Back in 2008 I wrote an online chess game. It took me about a month to get it working, and then I gradually fixed bugs and added new features for another 3 months or so. It was online for about three years and I used to play chess there with my dad or friends. Then at some point I had to change my server, and it was a pain to get the server-side dependencies working again so I just dismissed my little service.

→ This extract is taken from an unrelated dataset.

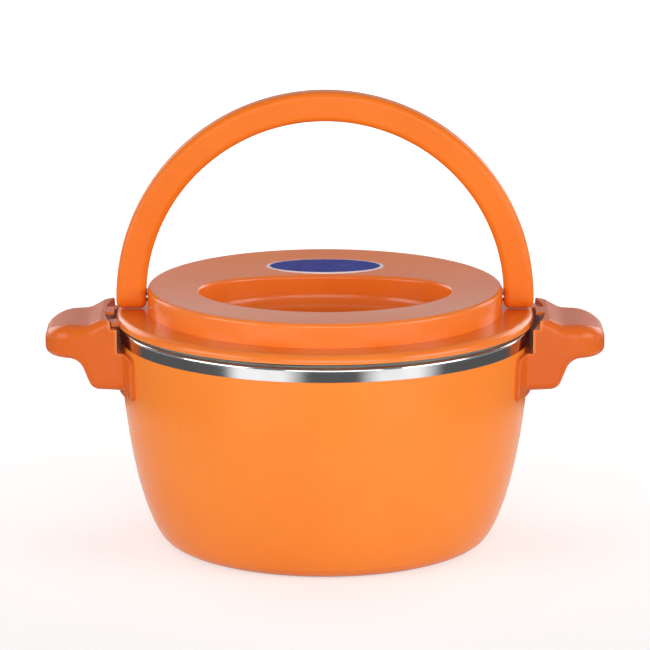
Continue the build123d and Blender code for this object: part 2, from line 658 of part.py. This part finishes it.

This year I've decided to put it back online, so I digged my old hard drives for the sources. As I said, it took like one month to write it -- so productive I was! A quick look at the code explains it, though. The server-side is Perl and it's basically write-only (awful) code. While I probably could sync it with the dependencies and get it back working, the feeling that there are a thousand bugs inside won't let me sleep at night, so I started rewriting the server side in Common Lisp (the client is somewhat OK, I can maintain it).
When you write chess software, even if it's not supposed to play chess but only allow two humans to play
chess together, it must still have some notion about the rules of the game, for example to detect checkmate, or to
prevent someone from making illegal moves. You need to implement a proper move generator even for something “as simple
as” parsing chess moves in algebraic notation --
to read a move like
"Ne5", which means “kNight moves to
e5”, you must know where on
the board is the knight of the current side that can move to
e5 (and it better be only one). There's
similar pain in generating the SAN notation for a move.
For Perl I wrote Chess::Rep back in 2008, and I knew I'd need something like this in Lisp, so I wrote QUEEN. It's the module I'm writing about here. The full game is not ready yet, but QUEEN is useful in itself so I published it and submitted it for inclusion into Quicklisp.